** BEGIN MATERIAL PROVIDED **
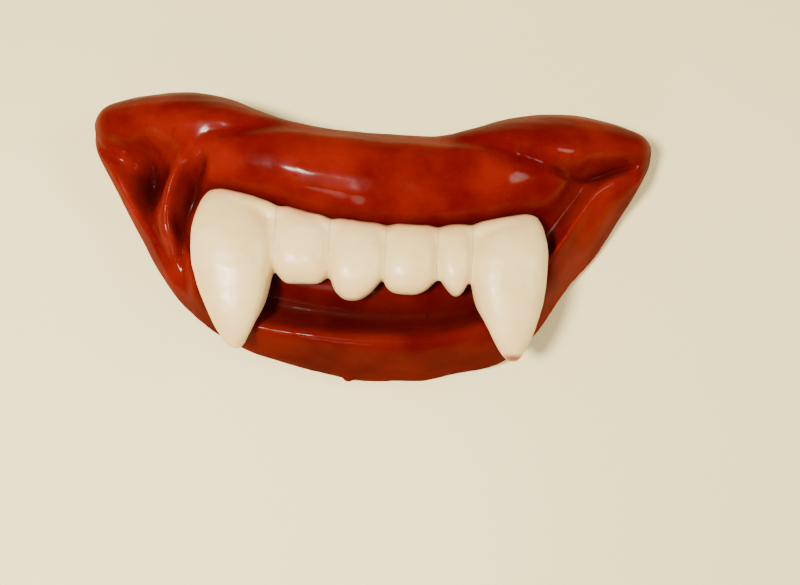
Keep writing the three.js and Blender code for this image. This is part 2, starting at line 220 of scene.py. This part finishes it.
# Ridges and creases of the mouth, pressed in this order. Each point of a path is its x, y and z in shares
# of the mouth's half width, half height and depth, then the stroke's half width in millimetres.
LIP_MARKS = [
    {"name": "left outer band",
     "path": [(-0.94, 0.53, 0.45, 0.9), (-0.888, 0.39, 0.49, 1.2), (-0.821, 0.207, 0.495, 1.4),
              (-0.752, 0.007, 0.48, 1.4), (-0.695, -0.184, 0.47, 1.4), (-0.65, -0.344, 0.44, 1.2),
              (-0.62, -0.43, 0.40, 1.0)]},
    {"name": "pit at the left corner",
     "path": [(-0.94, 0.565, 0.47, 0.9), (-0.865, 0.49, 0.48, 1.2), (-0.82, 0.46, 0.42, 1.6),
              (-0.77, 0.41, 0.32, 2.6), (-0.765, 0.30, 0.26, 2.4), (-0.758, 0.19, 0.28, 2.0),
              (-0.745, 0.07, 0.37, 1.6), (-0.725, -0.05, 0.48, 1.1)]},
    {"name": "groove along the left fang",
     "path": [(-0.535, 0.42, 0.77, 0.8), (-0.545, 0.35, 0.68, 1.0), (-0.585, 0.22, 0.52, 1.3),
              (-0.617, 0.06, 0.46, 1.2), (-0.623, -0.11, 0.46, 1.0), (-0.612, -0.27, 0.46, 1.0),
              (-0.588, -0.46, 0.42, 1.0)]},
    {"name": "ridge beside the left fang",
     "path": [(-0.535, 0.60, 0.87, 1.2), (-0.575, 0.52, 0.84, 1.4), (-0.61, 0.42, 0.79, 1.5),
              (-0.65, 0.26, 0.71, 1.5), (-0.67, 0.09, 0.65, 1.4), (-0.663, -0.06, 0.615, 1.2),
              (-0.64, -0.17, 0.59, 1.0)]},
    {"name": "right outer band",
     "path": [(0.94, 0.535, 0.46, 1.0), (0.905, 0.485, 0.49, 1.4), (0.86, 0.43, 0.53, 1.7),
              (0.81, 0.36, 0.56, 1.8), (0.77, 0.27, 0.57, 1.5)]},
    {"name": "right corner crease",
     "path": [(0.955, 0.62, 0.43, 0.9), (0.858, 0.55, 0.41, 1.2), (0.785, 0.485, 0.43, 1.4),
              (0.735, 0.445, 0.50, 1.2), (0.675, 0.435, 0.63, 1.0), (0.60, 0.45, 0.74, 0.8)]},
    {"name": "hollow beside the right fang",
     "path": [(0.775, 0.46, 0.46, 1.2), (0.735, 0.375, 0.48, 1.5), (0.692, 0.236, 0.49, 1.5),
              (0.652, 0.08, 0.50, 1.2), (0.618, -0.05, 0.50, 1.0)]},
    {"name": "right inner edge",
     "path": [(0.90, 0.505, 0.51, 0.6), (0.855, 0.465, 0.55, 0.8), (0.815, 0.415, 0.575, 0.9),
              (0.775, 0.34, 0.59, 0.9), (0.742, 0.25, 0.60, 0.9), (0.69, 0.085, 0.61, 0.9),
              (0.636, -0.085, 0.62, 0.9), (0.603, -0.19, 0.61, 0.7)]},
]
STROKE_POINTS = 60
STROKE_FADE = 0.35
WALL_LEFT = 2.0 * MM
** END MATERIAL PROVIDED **
** BEGIN MATERIAL PROVIDED **
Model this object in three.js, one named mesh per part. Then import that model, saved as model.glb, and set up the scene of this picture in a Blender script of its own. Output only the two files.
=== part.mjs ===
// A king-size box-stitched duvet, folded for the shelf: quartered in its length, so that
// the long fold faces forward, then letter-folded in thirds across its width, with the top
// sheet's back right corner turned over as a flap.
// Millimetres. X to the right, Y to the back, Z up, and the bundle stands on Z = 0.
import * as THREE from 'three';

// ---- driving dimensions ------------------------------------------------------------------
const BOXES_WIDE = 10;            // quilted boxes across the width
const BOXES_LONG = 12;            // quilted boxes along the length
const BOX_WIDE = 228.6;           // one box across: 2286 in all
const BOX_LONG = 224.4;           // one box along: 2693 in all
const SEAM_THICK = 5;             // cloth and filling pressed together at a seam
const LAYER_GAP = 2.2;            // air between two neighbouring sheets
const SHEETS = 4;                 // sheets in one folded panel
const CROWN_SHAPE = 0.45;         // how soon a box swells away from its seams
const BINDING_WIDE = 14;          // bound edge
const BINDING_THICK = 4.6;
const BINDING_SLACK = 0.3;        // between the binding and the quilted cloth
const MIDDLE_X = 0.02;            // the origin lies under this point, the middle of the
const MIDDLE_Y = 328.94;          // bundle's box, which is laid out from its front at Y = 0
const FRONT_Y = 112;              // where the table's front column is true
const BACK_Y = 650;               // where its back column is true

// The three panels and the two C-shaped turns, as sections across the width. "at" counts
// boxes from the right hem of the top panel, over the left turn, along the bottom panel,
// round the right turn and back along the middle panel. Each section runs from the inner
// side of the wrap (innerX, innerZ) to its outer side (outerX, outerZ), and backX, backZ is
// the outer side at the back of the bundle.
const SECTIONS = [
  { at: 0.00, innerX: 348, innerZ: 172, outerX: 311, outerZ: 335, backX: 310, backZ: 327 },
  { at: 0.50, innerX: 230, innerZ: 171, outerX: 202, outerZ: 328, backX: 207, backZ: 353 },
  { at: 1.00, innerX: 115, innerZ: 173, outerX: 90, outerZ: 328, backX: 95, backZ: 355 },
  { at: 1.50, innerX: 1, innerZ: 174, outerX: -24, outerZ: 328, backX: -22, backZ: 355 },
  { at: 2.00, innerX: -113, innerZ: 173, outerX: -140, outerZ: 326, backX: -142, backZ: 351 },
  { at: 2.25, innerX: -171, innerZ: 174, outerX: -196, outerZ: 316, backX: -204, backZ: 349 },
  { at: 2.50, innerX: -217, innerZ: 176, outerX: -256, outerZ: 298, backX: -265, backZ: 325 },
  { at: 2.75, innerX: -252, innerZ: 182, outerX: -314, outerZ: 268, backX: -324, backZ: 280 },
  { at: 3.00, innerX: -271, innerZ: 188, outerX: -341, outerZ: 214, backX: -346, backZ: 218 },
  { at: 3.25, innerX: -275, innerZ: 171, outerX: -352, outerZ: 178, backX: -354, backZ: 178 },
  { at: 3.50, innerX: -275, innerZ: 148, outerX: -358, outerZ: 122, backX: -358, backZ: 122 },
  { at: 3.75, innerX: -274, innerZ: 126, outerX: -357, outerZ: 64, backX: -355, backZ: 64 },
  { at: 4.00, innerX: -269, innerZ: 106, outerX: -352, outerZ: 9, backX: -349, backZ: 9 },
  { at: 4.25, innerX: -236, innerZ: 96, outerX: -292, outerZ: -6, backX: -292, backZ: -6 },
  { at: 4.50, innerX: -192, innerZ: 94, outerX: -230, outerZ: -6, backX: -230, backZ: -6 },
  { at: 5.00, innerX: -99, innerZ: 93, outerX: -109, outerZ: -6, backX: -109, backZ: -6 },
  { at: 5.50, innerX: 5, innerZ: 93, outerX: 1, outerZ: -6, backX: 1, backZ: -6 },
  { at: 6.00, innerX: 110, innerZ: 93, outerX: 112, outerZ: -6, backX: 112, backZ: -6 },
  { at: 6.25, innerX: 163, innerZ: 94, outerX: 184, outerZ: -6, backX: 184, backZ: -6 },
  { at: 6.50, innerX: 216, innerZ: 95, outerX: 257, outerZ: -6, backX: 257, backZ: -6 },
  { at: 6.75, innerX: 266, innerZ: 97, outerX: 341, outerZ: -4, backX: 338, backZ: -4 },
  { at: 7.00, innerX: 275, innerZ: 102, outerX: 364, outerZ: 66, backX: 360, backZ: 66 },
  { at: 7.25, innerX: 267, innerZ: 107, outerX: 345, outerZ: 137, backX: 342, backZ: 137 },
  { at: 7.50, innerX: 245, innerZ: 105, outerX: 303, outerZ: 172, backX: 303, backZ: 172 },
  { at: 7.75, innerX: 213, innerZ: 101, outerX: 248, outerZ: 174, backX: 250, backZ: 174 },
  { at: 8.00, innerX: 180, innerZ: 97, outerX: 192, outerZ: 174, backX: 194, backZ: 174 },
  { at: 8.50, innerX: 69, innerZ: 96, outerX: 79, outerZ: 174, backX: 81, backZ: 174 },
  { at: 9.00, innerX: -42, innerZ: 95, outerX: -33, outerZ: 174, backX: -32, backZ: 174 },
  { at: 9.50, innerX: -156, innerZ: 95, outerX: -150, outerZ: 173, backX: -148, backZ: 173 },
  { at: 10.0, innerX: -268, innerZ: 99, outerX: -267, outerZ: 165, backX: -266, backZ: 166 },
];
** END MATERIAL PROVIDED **
** BEGIN MATERIAL PROVIDED **
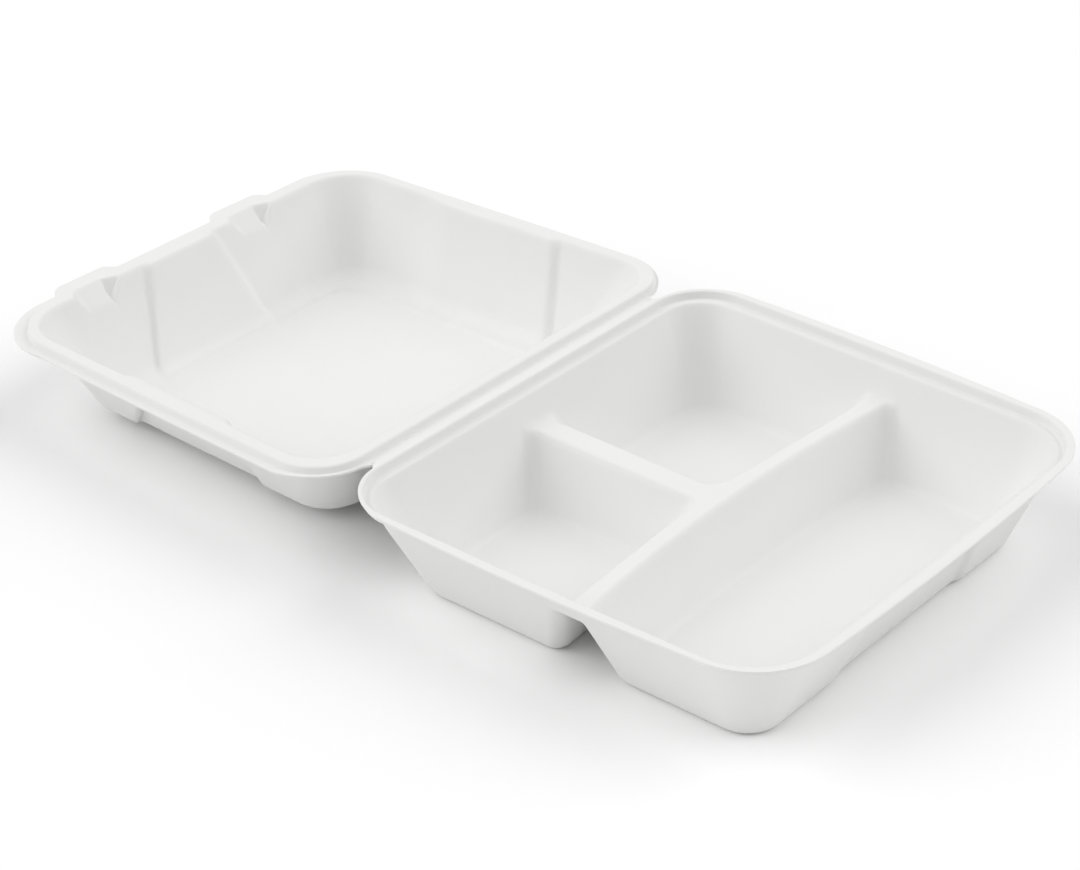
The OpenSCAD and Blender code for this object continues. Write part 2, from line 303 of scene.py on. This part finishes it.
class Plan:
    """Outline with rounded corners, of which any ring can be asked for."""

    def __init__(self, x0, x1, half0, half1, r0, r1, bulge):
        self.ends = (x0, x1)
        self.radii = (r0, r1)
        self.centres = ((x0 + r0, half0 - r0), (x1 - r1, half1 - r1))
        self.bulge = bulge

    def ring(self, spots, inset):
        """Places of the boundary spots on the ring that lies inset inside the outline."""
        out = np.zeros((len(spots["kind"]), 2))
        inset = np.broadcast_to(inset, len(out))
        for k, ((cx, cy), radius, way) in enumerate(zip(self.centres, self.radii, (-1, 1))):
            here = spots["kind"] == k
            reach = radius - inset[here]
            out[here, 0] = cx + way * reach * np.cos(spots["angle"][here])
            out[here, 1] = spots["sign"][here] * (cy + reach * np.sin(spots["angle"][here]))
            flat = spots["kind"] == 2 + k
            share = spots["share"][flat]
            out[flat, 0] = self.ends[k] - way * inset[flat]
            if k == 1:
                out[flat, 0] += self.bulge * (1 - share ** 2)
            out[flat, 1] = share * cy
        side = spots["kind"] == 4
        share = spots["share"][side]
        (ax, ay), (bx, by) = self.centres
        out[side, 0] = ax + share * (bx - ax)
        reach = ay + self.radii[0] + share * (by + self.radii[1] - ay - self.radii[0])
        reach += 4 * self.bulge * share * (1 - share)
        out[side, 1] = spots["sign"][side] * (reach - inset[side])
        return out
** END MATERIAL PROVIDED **
SHORT TASK: Among the entries above, find the line with "The OpenSCAD and" and the line with "self.bulge = bulge"; give again exactly these two lines and all lines between them.

REPLY:
The OpenSCAD and Blender code for this object continues. Write part 2, from line 303 of scene.py on. This part finishes it.
class Plan:
    """Outline with rounded corners, of which any ring can be asked for."""

    def __init__(self, x0, x1, half0, half1, r0, r1, bulge):
        self.ends = (x0, x1)
        self.radii = (r0, r1)
        self.centres = ((x0 + r0, half0 - r0), (x1 - r1, half1 - r1))
        self.bulge = bulge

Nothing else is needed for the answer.